RE: [Laughs] I think probably? I’m really blessed to have a good label that lets me kind of do what I want. And they seem stoked about it. If I was in a position where I was trying to make records for one of these majors that was concerned with me selling a million records, we might be at an impasse. My label has been really good to me. Same with the artwork. All that stuff is not particularly country and it’s not particularly familiar when you’re looking at it from a sales perspective. But I think it’s good art, hopefully, and I think that what they’re concerned with making. They’ve been really cool about just letting me do what I want.
Weld: The show here is set up kind of as a Q&A, if I’m not mistaken. Have you done this kind of setup before?
RE: Probably. I’m not super sure of what’s going to happen, but we’ve done a lot of songwriter in the round. I assume we’ll be talking about songs and where they came from and I love that. Especially with these kinds of songs, it’s half of the thing that makes people like them. That’s what I love about songwriters – knowing where stuff comes from and hearing the back story. It adds another layer to stuff.
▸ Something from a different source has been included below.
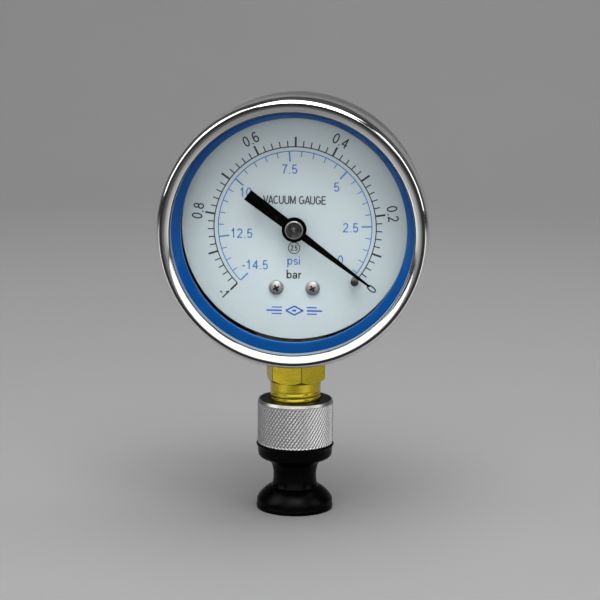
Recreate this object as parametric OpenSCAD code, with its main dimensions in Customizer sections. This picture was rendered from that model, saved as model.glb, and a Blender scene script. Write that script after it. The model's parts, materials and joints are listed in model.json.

Weld: Who are the top five American rock bands of all time?
RE: American.
Weld: That’s the tricky part.
RE: That is the tricky part. I just dumped a few that aren’t American. Tony Williams. I would love to say Thin Lizzy, but that’s not American. That’s probably like, all-time bands period.
Who would yours be?
Weld: Pretty consistently, I go with R.E.M., Bruce Springsteen and the E-Street band…
RE: Bruce Springsteen would have to be one. Yeah.
Weld: I normally put Tom Petty and the Heartbreakers in there. Beach Boys. Skynyrd goes in and out, depends on if you think they tainted their own legacy.
RE: I can definitely get into Springsteen and the Beach Boys and Tom Petty. Those have got to be contenders. I don’t know what was as important. I like Black Flag a lot, but I don’t know if they’re one of the tops of all time.
They’re pretty great. That’s a tough question. You really got me there.
An Evening with Robert Ellis will be at Alys Stephens Center on Thursday, Dec. 18. The show begins at 7 p.m. Tickets are $20.